Sat, 26 Sep 2015 Source: Okoampa-Ahoofe, Kwame

By Kwame Okoampa-Ahoofe, Jr., Ph.D.

Garden City, New York

August 31, 2015

E-mail: okoampaahoofe@optimum.net

It is called “Technology.” And in our kind of an increasingly smaller world, Information Communication Technology (ICT) has brought about what the immortalized Canadian media expert, Marshall McLuhan called the “Global Village.” In the global village, the cell-/mobile phone and its multiplicity of applications render distance practically nonexistent and/or insignificant. And that is why in the wake of the tragic road accident that claimed the life of Mr.
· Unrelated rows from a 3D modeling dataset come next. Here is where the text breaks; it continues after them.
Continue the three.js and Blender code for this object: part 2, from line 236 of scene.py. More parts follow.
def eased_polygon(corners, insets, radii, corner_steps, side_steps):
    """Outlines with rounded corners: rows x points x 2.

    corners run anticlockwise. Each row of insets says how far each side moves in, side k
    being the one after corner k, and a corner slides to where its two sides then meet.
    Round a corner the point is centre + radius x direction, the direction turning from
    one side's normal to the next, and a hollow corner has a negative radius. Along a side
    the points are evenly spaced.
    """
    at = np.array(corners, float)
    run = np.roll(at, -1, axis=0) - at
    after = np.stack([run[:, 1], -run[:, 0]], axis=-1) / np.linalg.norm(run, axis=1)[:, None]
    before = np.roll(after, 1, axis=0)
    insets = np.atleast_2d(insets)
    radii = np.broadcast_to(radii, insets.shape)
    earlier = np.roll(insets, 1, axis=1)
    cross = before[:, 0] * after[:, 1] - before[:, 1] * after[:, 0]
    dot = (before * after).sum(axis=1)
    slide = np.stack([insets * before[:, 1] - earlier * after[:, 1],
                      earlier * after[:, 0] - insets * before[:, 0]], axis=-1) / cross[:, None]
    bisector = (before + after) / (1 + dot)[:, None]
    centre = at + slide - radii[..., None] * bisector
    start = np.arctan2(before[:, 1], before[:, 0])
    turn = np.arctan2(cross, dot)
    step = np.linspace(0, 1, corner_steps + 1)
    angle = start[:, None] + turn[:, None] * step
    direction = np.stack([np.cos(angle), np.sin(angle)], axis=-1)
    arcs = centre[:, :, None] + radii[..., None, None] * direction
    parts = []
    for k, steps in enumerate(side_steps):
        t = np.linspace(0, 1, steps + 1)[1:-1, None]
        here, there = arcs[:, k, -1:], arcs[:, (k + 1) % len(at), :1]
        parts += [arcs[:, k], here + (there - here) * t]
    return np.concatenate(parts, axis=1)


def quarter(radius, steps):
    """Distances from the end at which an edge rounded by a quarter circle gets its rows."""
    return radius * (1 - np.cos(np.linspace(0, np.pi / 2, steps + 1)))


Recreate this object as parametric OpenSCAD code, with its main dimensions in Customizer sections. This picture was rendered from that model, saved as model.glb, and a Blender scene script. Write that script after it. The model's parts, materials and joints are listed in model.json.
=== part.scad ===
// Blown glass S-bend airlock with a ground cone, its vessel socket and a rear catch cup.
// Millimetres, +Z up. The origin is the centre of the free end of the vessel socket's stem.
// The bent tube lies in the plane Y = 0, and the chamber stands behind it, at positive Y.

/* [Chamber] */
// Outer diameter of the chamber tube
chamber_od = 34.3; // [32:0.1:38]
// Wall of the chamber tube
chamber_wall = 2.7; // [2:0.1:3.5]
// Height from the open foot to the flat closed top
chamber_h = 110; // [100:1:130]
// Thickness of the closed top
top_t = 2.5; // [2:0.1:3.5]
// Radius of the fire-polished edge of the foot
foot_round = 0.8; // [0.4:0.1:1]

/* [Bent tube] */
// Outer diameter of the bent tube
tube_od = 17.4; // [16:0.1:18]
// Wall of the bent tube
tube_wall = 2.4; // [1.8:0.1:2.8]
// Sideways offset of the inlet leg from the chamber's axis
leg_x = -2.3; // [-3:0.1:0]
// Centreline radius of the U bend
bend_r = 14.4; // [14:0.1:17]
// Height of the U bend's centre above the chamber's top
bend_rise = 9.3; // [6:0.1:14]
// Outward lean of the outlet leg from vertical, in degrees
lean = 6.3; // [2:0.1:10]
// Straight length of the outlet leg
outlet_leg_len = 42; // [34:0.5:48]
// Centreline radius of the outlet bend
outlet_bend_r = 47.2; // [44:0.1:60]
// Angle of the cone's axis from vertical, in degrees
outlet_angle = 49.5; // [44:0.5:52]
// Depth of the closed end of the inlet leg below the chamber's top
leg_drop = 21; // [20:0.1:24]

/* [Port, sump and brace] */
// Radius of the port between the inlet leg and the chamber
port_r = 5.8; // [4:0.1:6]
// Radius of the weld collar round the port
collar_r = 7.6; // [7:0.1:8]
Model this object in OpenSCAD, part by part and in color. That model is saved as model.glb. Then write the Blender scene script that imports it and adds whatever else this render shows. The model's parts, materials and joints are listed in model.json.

Samuel Nuamah, the Flagstaff House-attached Ghanaian Times reporter, the deceased man’s U.S.-resident wife was able to learn about the untimely passing of her husband before relatives in Ghana (See “Nuamah’s Wife in US Heard the News Before I Did – Mum” Citifmonline.com / Ghanaweb.com 8/31/15).

The other problem faced by the dead man’s mother-in-law, Ms. Aba Kwansima, is the fact that these global technologies, and I am here also thinking about the computer, were not developed with the conservative adherents of any particular culture in mind, least of all Ghanaian and African cultures. Information Communication Technology is primarily about the spread or dissemination of information from one corner of the globe to another in the fastest possible time. And this often means we are talking about seconds and nanoseconds, rather than minutes and hours. And such information as routinely transmitted include graphic images, or photographs, of the kind that Ms. Kwansima wishes she had not been repulsively bombarded with vis-à-vis the grisly demise of her beloved son-in-law.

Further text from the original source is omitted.